The Cypress Swamp
An article by October 21, 2008on
I first encountered a Cypress swamp about three years ago when I visited Mississippi for the first time. Being from Michigan I couldn’t grasp the concept at hand these really old trees were growing in the middle of a swamp where the water was apparently stagnant. Yet somehow, it promoted growth. In Michigan if that happens things die and deteriorate.
Apparently it’s different in Mississippi. These trees have been around for hundreds of years. The water is also home to frogs, fish and alligators. You might think that it smells terrible, but it really doesn’t. There are, however, a lot of mosquitoes.
In contrast to the area around the swamps the trees grow further apart, allowing more light to reach the swamp. Across the road the forest had grown so dense that unless the light was shining almost straight down it was difficult to see in the evening hours.

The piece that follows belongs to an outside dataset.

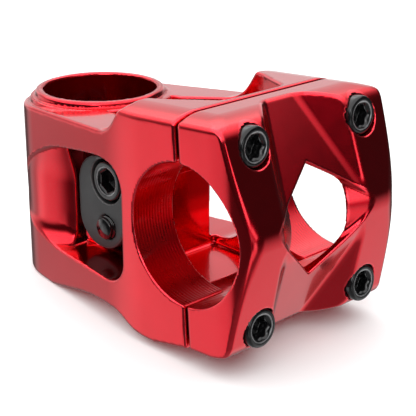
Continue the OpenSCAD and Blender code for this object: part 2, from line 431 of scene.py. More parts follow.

On the top of the water the algae and sediments rest and can almost look like a solid surface. Without the wind everything was still for us, that was until my nephews threw rocks to disturb the water.
Though I was disappointed that for the second time I had not seen an alligator I did see some wildlife. Mostly there were small things such as mosquitoes, squirrels, herons and frogs. I also saw a very large spider, which for once I passed on the opportunity to shoot because of light restrictions… and the fact that I was trying to get it off my nephew’s foot before he noticed or was bitten.
One of my nephews came across the same spider’s nest, which had recently released thousands of baby spiders that still lived on the web. The creepiness of the concept didn’t hit me until I was actually reviewing these photos. Only a few of the spiders are actually in focus, due to the multi-layered web. Even those in focus are hard to see.
I noticed these mushrooms growing around the tree, but at a second glance they were also growing inside the tree. This concept was new to me as well.
After our walk around the swamp we returned to the car and started the drive home. Though the light had left the Cypress swamp the sun had not fully set, allowing me to take photos of the sunset over the reservoir.